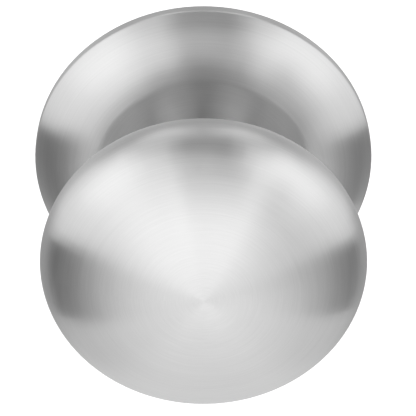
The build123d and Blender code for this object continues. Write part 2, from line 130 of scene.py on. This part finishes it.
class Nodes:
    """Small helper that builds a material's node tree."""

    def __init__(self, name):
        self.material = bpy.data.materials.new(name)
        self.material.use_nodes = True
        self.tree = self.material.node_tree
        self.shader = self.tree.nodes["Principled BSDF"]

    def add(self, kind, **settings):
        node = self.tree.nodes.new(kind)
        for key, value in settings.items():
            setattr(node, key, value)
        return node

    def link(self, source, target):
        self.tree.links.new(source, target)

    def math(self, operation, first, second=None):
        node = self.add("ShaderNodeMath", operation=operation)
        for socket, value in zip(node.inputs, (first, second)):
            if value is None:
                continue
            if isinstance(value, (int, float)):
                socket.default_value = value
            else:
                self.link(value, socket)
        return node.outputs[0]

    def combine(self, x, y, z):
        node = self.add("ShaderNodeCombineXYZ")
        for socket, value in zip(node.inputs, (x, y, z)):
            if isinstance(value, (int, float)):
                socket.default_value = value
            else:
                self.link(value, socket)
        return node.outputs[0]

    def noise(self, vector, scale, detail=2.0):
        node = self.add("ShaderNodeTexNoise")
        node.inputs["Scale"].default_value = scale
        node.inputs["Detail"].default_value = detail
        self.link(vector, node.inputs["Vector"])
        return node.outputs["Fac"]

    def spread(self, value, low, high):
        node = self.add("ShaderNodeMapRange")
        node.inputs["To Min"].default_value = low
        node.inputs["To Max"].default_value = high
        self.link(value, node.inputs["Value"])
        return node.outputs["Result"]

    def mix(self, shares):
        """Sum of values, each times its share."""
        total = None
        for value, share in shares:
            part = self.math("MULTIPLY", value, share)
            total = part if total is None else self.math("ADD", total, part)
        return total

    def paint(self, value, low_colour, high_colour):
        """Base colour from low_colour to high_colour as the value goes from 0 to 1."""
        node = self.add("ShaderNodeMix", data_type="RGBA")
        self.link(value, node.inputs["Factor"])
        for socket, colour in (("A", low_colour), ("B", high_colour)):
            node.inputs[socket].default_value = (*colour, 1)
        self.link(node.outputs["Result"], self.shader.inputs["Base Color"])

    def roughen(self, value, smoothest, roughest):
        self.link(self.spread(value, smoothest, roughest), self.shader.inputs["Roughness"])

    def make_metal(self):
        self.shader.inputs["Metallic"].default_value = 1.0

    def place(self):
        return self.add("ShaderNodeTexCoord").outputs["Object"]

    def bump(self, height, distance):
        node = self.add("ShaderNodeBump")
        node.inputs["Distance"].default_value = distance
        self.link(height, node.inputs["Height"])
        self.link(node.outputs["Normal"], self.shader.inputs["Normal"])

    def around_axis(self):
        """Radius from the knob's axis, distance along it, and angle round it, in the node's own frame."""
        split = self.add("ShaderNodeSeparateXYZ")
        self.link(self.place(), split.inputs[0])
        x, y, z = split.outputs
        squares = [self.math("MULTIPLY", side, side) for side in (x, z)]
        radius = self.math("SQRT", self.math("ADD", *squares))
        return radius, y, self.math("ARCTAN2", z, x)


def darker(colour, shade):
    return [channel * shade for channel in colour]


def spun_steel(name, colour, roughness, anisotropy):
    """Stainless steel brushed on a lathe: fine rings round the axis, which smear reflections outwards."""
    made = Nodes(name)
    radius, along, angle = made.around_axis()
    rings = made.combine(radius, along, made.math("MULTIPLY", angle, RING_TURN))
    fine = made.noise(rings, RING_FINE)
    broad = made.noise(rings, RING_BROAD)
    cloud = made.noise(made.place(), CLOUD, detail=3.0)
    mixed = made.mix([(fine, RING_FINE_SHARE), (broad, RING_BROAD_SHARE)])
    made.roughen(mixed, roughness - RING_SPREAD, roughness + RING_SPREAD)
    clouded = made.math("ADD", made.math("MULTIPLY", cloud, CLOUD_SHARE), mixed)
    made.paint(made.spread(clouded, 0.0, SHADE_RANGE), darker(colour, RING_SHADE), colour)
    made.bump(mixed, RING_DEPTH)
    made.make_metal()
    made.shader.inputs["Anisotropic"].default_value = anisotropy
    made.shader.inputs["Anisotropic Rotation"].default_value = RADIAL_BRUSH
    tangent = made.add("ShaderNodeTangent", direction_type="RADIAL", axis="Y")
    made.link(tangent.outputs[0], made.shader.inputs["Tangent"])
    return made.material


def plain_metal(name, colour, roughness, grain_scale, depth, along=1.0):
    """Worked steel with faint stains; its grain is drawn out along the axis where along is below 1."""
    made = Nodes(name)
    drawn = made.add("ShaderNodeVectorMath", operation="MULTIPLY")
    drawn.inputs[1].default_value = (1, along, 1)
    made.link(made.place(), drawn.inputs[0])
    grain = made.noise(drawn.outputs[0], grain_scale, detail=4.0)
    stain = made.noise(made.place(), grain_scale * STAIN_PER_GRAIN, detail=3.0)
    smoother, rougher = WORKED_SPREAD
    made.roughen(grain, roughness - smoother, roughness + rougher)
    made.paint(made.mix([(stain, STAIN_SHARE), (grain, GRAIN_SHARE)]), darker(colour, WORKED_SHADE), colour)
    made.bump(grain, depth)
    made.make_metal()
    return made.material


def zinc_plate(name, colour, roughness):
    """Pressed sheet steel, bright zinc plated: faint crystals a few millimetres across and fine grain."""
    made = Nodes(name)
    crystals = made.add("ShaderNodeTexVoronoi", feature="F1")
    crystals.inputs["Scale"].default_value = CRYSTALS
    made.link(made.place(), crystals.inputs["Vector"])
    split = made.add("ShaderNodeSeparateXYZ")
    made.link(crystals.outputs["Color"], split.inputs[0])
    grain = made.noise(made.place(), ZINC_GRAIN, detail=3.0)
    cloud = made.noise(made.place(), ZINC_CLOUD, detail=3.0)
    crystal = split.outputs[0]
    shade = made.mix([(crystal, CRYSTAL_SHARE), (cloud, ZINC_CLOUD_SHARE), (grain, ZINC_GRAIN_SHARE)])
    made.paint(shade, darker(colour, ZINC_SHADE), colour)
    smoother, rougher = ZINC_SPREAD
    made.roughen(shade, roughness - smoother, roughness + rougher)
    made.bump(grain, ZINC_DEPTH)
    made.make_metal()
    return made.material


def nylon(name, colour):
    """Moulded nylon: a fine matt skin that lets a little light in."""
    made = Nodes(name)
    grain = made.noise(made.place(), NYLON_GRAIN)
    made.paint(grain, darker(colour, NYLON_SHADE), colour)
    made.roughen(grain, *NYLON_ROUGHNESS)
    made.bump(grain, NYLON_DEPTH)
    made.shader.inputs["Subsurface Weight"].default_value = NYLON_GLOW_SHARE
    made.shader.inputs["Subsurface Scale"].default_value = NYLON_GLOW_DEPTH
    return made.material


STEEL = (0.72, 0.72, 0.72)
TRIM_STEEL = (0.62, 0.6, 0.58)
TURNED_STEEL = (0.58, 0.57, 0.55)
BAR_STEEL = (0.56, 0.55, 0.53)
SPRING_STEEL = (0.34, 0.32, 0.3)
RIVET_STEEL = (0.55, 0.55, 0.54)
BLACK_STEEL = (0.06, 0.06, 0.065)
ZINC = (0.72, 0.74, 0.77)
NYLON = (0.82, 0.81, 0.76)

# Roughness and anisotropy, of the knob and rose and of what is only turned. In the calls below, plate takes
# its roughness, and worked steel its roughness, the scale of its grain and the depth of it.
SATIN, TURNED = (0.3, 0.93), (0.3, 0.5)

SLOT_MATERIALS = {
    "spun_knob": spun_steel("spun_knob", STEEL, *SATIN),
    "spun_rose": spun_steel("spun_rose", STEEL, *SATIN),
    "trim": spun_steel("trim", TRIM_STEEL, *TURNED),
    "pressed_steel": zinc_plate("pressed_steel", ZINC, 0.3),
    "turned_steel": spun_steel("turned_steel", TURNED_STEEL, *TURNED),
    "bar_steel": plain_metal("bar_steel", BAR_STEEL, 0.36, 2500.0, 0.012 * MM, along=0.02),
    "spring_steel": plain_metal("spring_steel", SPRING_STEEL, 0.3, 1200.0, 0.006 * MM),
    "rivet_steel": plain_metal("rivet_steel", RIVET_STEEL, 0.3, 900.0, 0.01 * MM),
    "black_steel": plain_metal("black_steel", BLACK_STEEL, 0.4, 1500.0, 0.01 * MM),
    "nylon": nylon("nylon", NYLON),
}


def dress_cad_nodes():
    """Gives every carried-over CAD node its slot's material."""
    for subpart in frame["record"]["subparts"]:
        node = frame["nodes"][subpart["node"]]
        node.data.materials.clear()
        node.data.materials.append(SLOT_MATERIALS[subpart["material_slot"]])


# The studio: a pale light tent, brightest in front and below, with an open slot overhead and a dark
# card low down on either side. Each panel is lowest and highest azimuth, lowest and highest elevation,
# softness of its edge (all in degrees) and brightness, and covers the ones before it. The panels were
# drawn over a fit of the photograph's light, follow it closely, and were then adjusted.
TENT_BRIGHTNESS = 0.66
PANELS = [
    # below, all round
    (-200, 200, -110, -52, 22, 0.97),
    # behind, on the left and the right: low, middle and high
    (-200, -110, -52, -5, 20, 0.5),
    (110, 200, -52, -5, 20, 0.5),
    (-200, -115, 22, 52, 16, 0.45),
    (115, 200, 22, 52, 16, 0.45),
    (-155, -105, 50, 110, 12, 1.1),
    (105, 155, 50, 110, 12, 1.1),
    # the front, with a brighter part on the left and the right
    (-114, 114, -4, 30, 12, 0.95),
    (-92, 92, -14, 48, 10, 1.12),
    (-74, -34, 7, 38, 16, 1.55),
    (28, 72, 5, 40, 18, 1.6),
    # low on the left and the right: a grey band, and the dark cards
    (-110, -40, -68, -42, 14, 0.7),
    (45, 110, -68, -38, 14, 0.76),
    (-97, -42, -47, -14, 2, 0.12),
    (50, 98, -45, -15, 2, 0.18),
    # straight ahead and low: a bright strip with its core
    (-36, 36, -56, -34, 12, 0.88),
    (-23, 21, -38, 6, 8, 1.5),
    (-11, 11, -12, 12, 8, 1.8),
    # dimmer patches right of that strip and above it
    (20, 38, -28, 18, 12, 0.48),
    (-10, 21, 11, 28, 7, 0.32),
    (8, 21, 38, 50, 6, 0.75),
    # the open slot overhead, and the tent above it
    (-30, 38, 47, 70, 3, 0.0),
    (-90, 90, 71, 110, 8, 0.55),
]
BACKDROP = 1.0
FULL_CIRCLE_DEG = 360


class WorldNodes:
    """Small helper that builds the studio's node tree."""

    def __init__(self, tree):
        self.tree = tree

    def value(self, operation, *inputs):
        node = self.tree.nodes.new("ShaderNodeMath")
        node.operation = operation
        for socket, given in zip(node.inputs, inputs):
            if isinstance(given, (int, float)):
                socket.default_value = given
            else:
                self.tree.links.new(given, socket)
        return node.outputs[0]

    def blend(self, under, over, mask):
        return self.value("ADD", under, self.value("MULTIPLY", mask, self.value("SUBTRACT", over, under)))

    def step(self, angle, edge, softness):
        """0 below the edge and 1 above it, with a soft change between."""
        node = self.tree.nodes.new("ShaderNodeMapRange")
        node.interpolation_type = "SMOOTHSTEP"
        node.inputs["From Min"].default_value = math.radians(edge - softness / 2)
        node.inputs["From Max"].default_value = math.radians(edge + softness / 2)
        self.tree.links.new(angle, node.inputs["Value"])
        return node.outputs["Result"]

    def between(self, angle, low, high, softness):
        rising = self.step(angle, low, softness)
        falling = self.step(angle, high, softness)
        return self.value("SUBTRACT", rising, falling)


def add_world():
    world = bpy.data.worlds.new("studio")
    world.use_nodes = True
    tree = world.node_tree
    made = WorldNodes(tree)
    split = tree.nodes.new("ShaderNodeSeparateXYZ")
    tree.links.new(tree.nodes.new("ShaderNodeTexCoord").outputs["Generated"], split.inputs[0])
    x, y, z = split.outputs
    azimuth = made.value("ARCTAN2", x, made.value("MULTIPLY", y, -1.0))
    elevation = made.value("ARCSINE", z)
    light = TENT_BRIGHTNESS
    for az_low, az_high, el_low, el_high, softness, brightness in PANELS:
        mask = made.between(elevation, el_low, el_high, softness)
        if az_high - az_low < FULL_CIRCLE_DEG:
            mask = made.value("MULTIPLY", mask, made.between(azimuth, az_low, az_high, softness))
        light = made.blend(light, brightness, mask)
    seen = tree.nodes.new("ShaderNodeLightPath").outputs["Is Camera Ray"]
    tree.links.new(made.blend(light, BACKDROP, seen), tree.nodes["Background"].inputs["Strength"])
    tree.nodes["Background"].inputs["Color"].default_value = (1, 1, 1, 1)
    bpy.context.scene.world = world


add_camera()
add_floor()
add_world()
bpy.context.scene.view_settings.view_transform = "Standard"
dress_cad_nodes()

**Goal:** Count all lines of the data that include "scene". The answer is the number alone.

**Output below:** 3